## [TASK TO COMPLETE]
Find the line containing "side, place, steel)]" and copy it exactly, along with every line after it up to and including the line containing "imported = [obj". Copy nothing else.

:: RECORDS FOR THIS TASK ::

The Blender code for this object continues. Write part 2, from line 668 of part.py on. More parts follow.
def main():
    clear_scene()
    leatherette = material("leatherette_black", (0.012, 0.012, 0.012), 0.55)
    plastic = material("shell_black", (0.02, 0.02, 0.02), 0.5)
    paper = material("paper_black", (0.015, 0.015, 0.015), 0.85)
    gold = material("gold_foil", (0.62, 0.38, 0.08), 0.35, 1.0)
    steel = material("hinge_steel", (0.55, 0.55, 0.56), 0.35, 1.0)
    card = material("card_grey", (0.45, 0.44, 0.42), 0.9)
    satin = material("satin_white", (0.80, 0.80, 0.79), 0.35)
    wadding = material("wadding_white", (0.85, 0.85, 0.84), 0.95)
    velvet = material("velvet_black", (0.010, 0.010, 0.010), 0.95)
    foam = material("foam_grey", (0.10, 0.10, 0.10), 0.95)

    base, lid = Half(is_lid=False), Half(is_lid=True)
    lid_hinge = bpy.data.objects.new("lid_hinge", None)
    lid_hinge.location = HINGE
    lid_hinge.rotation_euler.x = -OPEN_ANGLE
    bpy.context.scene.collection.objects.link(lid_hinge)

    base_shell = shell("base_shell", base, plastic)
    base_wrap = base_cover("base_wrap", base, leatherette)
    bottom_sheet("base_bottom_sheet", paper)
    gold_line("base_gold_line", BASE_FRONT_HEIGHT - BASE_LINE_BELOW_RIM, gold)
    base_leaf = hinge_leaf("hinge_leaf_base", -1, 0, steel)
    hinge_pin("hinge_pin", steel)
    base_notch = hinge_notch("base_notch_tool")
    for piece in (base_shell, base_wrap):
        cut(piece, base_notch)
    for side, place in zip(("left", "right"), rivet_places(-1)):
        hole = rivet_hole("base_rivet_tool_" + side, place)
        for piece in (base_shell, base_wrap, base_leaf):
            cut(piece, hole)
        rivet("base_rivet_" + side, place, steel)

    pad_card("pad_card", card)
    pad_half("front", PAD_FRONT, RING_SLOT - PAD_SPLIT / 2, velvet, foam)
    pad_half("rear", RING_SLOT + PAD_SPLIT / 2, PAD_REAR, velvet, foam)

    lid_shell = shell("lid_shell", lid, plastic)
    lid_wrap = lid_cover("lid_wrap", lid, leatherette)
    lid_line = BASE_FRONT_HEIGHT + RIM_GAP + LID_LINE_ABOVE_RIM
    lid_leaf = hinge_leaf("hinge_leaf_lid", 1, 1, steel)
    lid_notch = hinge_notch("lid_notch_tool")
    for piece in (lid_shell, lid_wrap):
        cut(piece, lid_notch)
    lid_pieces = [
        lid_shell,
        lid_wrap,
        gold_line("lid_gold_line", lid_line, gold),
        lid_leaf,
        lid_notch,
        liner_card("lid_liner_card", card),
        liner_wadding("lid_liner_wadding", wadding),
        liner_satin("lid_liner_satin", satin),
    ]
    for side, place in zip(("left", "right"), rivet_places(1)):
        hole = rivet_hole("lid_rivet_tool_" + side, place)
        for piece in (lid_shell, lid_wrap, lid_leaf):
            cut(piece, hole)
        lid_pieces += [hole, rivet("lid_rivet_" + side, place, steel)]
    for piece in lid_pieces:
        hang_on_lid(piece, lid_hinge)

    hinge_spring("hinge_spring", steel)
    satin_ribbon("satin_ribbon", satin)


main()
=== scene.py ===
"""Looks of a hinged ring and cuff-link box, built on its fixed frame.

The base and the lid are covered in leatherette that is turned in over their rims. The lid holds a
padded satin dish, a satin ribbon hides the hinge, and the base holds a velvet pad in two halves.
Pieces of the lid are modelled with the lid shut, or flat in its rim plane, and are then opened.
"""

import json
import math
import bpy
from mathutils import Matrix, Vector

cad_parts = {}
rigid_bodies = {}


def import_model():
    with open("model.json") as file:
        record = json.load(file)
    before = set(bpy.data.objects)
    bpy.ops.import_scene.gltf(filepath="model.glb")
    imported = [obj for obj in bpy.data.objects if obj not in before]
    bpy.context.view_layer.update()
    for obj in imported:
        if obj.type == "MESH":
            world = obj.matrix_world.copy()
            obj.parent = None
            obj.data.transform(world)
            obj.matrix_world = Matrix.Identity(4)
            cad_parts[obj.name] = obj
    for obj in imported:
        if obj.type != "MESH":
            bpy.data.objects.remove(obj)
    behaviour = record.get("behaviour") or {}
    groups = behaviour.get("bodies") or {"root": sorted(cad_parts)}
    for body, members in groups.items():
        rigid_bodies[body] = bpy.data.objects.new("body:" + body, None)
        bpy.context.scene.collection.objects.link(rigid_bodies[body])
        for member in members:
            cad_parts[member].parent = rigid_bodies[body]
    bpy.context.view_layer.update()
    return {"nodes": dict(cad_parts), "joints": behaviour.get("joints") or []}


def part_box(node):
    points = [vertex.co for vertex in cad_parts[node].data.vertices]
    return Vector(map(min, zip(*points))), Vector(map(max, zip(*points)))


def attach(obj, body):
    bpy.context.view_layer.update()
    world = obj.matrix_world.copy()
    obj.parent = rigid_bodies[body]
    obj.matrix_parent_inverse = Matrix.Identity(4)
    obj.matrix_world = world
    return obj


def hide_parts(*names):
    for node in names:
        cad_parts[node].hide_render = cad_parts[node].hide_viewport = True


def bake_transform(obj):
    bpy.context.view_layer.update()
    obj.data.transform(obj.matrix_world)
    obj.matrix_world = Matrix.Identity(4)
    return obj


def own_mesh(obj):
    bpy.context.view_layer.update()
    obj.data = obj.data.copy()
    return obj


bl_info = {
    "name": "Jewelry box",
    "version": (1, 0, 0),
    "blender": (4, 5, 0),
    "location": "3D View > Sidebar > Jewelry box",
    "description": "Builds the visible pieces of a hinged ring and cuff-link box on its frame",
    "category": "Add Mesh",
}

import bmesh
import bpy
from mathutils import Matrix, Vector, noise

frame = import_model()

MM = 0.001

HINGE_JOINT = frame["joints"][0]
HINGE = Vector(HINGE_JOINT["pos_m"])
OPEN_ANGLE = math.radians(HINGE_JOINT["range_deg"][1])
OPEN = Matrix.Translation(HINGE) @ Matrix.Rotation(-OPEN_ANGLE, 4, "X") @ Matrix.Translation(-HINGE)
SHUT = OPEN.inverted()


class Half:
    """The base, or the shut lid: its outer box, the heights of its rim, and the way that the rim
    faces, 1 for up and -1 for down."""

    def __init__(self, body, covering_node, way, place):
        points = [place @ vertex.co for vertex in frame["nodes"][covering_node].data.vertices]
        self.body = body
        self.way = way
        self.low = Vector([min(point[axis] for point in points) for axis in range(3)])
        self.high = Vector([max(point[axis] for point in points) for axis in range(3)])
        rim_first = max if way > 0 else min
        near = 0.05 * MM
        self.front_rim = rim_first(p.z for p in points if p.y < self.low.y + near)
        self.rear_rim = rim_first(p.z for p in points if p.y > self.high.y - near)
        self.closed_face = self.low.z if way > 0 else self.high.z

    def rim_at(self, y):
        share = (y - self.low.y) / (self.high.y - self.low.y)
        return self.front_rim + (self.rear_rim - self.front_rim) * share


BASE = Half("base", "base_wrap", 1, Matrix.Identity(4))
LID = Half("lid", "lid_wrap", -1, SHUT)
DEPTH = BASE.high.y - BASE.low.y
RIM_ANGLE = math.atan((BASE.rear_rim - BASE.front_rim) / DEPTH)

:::
:: RECORDS FOR THIS TASK ::

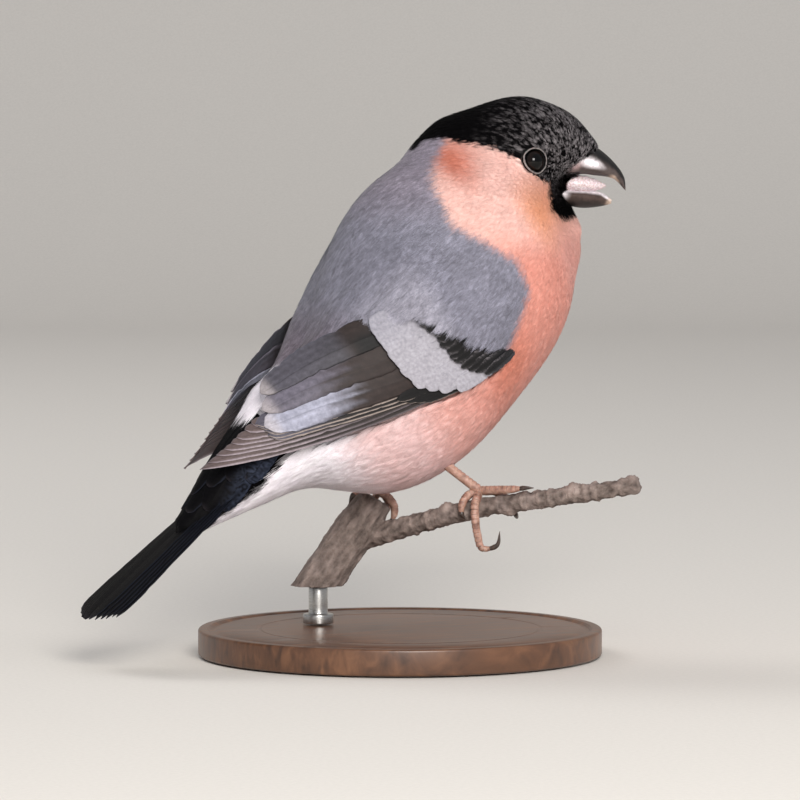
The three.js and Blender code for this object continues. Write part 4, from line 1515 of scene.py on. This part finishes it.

:::
:: RECORDS FOR THIS TASK ::

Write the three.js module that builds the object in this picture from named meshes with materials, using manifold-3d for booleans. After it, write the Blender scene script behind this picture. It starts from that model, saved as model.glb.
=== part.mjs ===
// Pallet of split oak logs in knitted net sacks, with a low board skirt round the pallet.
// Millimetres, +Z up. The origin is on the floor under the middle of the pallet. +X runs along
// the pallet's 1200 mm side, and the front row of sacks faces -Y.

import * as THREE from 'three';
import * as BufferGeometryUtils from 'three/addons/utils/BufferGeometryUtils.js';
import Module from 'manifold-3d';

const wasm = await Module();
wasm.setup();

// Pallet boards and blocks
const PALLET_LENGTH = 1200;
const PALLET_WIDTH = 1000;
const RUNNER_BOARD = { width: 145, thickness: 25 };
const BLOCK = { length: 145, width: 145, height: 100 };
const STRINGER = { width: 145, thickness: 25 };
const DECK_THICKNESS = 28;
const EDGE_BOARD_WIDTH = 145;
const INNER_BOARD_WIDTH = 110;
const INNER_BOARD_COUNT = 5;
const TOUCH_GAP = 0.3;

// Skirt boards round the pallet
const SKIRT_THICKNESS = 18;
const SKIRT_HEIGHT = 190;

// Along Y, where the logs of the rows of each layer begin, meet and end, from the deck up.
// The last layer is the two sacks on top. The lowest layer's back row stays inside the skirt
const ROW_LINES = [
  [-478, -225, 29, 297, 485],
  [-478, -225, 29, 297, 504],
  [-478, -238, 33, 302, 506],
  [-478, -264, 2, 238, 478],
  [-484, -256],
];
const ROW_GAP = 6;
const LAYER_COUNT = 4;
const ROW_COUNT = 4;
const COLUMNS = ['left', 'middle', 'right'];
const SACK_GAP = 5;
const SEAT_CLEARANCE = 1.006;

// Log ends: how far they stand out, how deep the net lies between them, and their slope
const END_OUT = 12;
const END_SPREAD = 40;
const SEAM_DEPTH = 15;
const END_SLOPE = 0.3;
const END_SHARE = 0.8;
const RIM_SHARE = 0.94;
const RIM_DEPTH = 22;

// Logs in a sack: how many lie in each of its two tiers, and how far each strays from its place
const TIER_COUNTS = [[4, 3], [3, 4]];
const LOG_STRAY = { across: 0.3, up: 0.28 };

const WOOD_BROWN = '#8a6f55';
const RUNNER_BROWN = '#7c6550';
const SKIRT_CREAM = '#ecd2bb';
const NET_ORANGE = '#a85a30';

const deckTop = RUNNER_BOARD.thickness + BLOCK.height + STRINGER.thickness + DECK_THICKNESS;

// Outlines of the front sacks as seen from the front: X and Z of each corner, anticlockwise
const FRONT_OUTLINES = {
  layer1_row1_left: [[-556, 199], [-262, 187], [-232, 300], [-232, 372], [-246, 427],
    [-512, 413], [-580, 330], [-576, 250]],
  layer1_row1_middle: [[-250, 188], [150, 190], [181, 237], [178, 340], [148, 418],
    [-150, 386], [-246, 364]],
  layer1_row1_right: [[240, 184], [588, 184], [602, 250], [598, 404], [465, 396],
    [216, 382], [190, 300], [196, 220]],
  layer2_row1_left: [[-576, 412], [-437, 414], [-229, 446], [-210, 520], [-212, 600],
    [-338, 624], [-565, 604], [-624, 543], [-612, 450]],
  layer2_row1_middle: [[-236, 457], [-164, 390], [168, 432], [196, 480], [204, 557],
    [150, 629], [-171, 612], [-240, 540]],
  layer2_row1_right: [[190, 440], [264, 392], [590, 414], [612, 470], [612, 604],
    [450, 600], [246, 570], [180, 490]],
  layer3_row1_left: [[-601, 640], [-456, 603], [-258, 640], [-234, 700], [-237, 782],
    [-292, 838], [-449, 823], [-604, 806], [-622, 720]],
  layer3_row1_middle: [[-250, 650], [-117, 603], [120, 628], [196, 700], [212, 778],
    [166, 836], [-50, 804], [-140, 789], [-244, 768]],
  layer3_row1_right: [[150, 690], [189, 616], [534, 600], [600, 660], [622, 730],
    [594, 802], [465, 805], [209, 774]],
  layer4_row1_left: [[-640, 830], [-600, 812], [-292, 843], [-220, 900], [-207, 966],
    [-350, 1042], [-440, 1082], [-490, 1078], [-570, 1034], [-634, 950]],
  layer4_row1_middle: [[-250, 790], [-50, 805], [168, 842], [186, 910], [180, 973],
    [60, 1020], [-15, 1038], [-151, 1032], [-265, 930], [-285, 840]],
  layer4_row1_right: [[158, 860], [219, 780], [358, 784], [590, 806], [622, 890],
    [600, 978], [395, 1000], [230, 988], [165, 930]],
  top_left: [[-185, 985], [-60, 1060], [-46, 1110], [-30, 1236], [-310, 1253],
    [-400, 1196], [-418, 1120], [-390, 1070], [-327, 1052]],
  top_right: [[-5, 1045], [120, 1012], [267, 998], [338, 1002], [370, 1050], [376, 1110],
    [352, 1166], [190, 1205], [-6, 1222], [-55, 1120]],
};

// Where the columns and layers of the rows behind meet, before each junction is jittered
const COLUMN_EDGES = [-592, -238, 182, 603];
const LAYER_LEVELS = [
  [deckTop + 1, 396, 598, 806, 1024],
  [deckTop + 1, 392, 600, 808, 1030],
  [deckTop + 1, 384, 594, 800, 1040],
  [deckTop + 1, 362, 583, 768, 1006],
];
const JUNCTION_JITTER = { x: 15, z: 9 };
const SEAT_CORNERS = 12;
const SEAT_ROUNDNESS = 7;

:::

## [RESULT FOR THIS TASK]
        lid_pieces += [hole, rivet("lid_rivet_" + side, place, steel)]
    for piece in lid_pieces:
        hang_on_lid(piece, lid_hinge)

    hinge_spring("hinge_spring", steel)
    satin_ribbon("satin_ribbon", satin)


main()
=== scene.py ===
"""Looks of a hinged ring and cuff-link box, built on its fixed frame.

The base and the lid are covered in leatherette that is turned in over their rims. The lid holds a
padded satin dish, a satin ribbon hides the hinge, and the base holds a velvet pad in two halves.
Pieces of the lid are modelled with the lid shut, or flat in its rim plane, and are then opened.
"""

import json
import math
import bpy
from mathutils import Matrix, Vector

cad_parts = {}
rigid_bodies = {}


def import_model():
    with open("model.json") as file:
        record = json.load(file)
    before = set(bpy.data.objects)
    bpy.ops.import_scene.gltf(filepath="model.glb")
    imported = [obj for obj in bpy.data.objects if obj not in before]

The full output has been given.